Required task — Search the listing below for the string "scene" and copy every line where it occurs.

Data —

◇ ◇ ◇ ◇

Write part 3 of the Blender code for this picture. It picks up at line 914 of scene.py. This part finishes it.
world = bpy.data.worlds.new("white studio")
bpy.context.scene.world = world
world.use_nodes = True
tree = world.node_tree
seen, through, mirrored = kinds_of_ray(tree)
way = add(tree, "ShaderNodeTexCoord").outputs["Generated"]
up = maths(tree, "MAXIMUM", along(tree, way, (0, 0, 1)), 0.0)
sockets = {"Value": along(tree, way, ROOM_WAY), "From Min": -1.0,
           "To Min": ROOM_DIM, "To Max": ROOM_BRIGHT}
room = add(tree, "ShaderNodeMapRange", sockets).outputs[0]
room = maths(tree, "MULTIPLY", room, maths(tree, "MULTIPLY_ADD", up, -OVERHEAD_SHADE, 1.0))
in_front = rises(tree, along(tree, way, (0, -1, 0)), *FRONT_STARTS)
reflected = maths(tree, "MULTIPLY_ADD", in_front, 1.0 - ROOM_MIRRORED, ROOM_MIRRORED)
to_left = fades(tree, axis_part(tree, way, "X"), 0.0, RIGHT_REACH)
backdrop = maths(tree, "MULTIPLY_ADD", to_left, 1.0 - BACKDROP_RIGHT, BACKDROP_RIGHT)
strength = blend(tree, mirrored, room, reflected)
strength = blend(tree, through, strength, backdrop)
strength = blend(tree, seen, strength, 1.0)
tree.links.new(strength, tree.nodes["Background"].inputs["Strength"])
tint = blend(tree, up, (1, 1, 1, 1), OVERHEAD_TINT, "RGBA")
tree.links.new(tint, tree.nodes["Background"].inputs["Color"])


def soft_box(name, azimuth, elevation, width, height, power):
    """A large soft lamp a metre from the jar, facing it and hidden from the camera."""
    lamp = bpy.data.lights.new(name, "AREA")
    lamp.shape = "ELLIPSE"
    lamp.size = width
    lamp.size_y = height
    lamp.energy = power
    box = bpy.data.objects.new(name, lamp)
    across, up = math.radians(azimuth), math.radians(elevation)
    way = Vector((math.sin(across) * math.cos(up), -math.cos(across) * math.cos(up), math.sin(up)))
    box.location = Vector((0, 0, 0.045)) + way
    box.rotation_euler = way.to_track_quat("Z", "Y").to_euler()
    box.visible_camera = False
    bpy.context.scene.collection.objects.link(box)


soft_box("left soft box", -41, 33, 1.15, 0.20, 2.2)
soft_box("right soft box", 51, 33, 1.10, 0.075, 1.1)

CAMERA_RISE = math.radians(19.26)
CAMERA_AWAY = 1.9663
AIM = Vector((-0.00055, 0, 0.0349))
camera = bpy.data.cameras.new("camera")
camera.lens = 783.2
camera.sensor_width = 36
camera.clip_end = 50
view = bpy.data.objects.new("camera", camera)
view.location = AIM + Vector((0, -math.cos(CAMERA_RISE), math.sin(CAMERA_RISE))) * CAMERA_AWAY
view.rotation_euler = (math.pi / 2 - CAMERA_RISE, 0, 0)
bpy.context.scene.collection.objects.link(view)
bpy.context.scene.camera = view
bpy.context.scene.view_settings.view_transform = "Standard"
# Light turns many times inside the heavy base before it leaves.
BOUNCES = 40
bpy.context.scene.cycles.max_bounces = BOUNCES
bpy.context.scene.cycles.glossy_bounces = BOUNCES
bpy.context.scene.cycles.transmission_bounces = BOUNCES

◇ ◇ ◇ ◇

Answer for the task —
Write part 3 of the Blender code for this picture. It picks up at line 914 of scene.py. This part finishes it.
bpy.context.scene.world = world
    bpy.context.scene.collection.objects.link(box)
bpy.context.scene.collection.objects.link(view)
bpy.context.scene.camera = view
bpy.context.scene.view_settings.view_transform = "Standard"
bpy.context.scene.cycles.max_bounces = BOUNCES
bpy.context.scene.cycles.glossy_bounces = BOUNCES
bpy.context.scene.cycles.transmission_bounces = BOUNCES